The Academy honoured Handke "for an influential work that with linguistic ingenuity has explored the periphery and the specificity of human experience."

It called him "one of the most influential writers in Europe after the Second World War."

The choice of Handke came as the Academy struggles to recover from a rape scandal that resulted in the 2018 prize being postponed and awarded this year to Polish author Olga Tokarczuk.

However, the Swedish Academy's pick for the 2019 prize, announced in October, triggered outrage in the Balkans and beyond because of Handke's support for Milosevic.

In 2006 he even spoke at Milosevic’s funeral.

It has led to one Nobel committee member resigning over the choice, one Academy member and ambassadors from Kosovo, Albania and Turkey boycotting the event.

UK charity Remembering Srebrenica, which promotes Srebrenica Memorial Day, tweeted: "This is a shameful and deplorable decision by the Nobel Committee who have promoted hatred, nationalism & genocide denial by awarding Peter Handke the 2019 Literature prize.

"This is an insult to the victims & survivors who have endured so much pain and suffering. Let us be clear that today should be long remembered as a shameful day in history."

Protests have taken place at the Norrmalmstorg Square in central Stockholm and outside the Stockholm Concert Hall where the prize ceremony was being held.

"He's allowed to write what he wants. The problem is that he is being honoured for his writings," the organiser of one of the protests, Teufika Sabanovic said.

"He defends war criminals, he qualifies genocide, he qualifies genocide deniers. Where is the limit for what is acceptable?"

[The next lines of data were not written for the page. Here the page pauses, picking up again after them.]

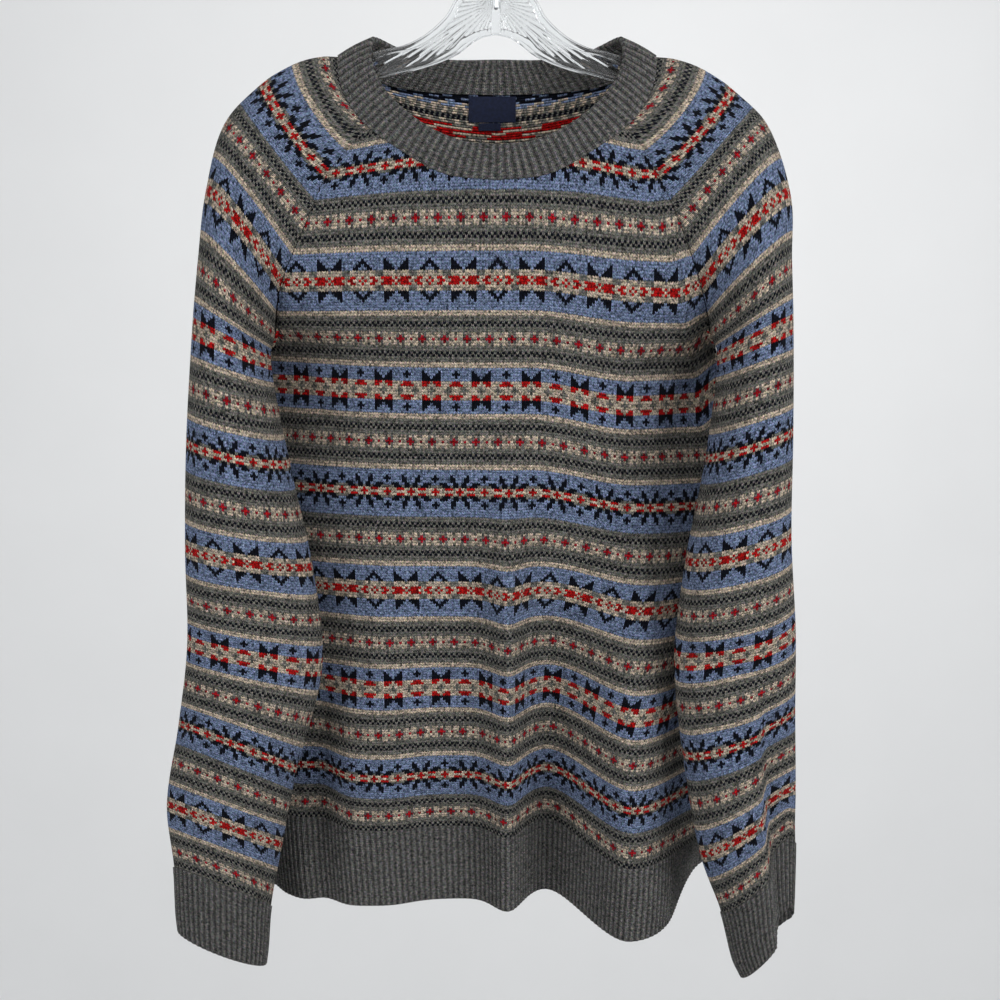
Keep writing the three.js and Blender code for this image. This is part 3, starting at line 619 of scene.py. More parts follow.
def panel_yoke(panel, across, level):
    across, level = np.broadcast_arrays(np.asarray(across, float), np.asarray(level, float))
    top = panel_top_row(panel, across)
    point = panel_course(panel, across, mix(UNDERARM_ROW, top, level))
    seam_at = NECK_SEAM_AT * np.abs(across)
    at = seam_at if panel == "front" else 1 - seam_at
    at_neck = neck_edge("sewn", np.where(across < 0, -1, 1), at)
    shift = at_neck - panel_course(panel, across, top)
    return point + shift * (level**PANEL_DRAW_IN)[..., None]


def outward(grid, closed_rows, turn):
    """Outward directions of a grid of points."""
    along = np.gradient(grid, axis=1)
    wrapped = grid[closed_rows, 1] - grid[closed_rows, -2]
    along[closed_rows, 0] = wrapped
    along[closed_rows, -1] = wrapped
    return unit(np.cross(along, np.gradient(grid, axis=0)) * turn)


def arc(points):
    """Distance along each row of a grid, from its first point."""
    steps = np.linalg.norm(np.diff(points, axis=-2), axis=-1)
    start = np.zeros(steps.shape[:-1] + (1,))
    return np.concatenate([start, np.cumsum(steps, axis=-1)], axis=-1)


def mesh_object(name, points, faces, uvs, slots, materials):
    """A smooth mesh object from points in millimetres, faces, a UV pair a corner and a slot a face."""
    used, flat = np.unique(np.concatenate(faces), return_inverse=True)
    points = points[used]
    sizes = np.array([len(face) for face in faces])
    corners = np.split(flat, np.cumsum(sizes)[:-1])
    volume = 0.0
    for size in np.unique(sizes):
        same = np.array([c for c in corners if len(c) == size])
        for k in range(1, size - 1):
            a, b, c = points[same[:, 0]], points[same[:, k]], points[same[:, k + 1]]
            volume += np.einsum("ij,ij->", a, np.cross(b, c))
    if volume < 0:
        corners = [c[::-1] for c in corners]
        uvs = [uv[::-1] for uv in uvs]
    mesh = bpy.data.meshes.new(name)
    mesh.from_pydata((points * MM).tolist(), [], [c.tolist() for c in corners])
    layer = mesh.uv_layers.new(name="Knit")
    layer.uv.foreach_set("vector", np.concatenate(uvs).astype(np.float32).ravel())
    mesh.polygons.foreach_set("material_index", np.array(slots, np.int32))
    mesh.shade_smooth()
    mesh.set_sharp_from_angle(angle=math.radians(70))
    for material in materials:
        mesh.materials.append(material)
    mesh.validate()
    piece = bpy.data.objects.new(name, mesh)
    bpy.context.collection.objects.link(piece)
    return piece


def quads(rows, columns, wrap_rows=False):
    """Corner numbers of a grid's faces, row by row."""
    i, j = np.meshgrid(
        np.arange(rows if wrap_rows else rows - 1), np.arange(columns - 1), indexing="ij"
    )
    up = (i + 1) % rows
    return np.stack(
        [i * columns + j, i * columns + j + 1, up * columns + j + 1, up * columns + j], axis=-1
    ).reshape(-1, 4)


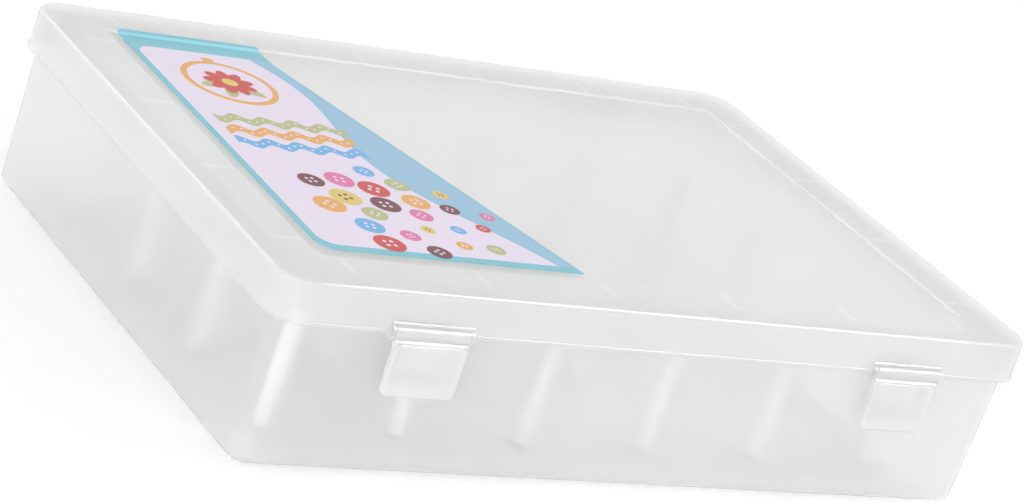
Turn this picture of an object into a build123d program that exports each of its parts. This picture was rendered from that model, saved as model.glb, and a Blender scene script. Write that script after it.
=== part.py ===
"""Embroidery thread box: a frosted tray with upright spool pegs, a hinged lid and two snap latches.

Millimetres, +Z up, X along the front, the front faces -Y.
The origin is the middle of the foot's underside, where the box rests.
"""
import os
from math import cos, radians, sin, tan

from build123d import *

# ------------------------------------------------------------------ spool pegs
PEG_COLUMNS = 6
PEG_ROWS = 4
PEG_PITCH = 48.0             # between pegs, along both sides
PEG_DIAMETER = 6.4
PEG_HEIGHT = 40.0            # above the floor
PEG_TIP_TAPER = 1.8          # length of the tapered tip
PEG_TIP_INSET = 1.1          # how far the tip narrows, each side
NUB_WIDTH = 3.0              # square nub on the floor that the peg is pushed over
NUB_HEIGHT = 5.0
NUB_CLEARANCE = 0.05         # round the nub
NUB_END_GAP = 0.6            # above the nub, inside the peg

# ------------------------------------------------------------------ tray
END_MARGIN = 21.7            # last peg's centre to the end wall's inner face, at the rim
SIDE_MARGIN = 25.2           # last peg's centre to the front wall's inner face, at the rim
RIM_HEIGHT = 62.5            # rim above the table
WALL = 2.0
FLOOR = 2.0
WALL_DRAFT = 0.84            # degrees, each wall leans out towards the rim
TRAY_CORNER = 7.5            # outer corner radius at the rim
BOTTOM_ROUND = 3.0           # outer edge round the bottom
FOOT_DEPTH = 1.0             # the middle of the floor steps down to rest on the table
FOOT_END_GAP = 2.3           # last peg's flank to the foot's end
FOOT_SIDE_GAP = 5.9          # last peg's flank to the foot's side
FOOT_STEP_WALL = 1.0         # foot's outline to the sunk floor's outline
FOOT_CORNER = 6.0
FOOT_CHAMFER = 0.4
FLANGE_WIDTH = 0.5           # rim flange, outwards from the wall
FLANGE_HEIGHT = 2.0
FLANGE_CHAMFER = 0.4
INNER_FLOOR_ROUND = 1.5

# ------------------------------------------------------------------ lid
LID_GAP = 0.8                # rim flange to the skirt's inner face
CORNER_EASE = 1.2            # lid's corners are this much rounder than the tray's
SEAT_GAP = 0.3               # rim to the lid's underside
LID_WALL = 1.8
SKIRT_DEPTH = 14.0
SKIRT_DRAFT = 1.3            # degrees, the skirt flares out downwards
TOP_ROUND = 1.4
BEAD_WIDTH = 0.35            # bead round the skirt's lower edge
BEAD_HEIGHT = 1.4
BEAD_ROUND = 0.3
PANEL_DEPTH = 0.9            # sunk panel that a stacked box's foot drops into
PANEL_GAP = 1.5              # foot of a stacked box to the panel's step
PANEL_CORNER = 5.0
PANEL_EDGE_ROUND = 0.45
RIB_WIDTH = 1.3
RIB_HEIGHT = 2.4             # ribs and locating wall, below the lid's underside
LOCATOR_WALL = 1.2
LOCATOR_END_GAP = 2.3        # locating wall to the tray's end wall
LOCATOR_SIDE_GAP = 3.9       # locating wall to the tray's front and rear walls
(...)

Last Friday, Handke avoided questions on the Balkan wars, telling reporters: "I like literature, not opinions."

But in an interview with German weekly Die Zeit in late November, Handke defended his writings.

"Not one word I have written about Yugoslavia can be denounced, not a single one. It's literature," he said.

The head of the Swedish Academy's Nobel committee, Anders Olsson, has insisted Handke is "not a political writer".

Olsson responded to a letter from survivors of war crimes in Bosnia and Herzegovina: "It is obvious that we understand Peter Handke's literary work in very different ways."

But another committee member, Peter Englund, disagreed.

"I will not participate in Nobel Week this year.... Celebrating Peter Handke's Nobel Prize would be pure hypocrisy on my part," Englund told the Dagens Nyheter newspaper.

Ironically, in 2014 Handke called for the Nobel Literature Prize to be abolished, saying it conferred a "false canonisation" on the laureate.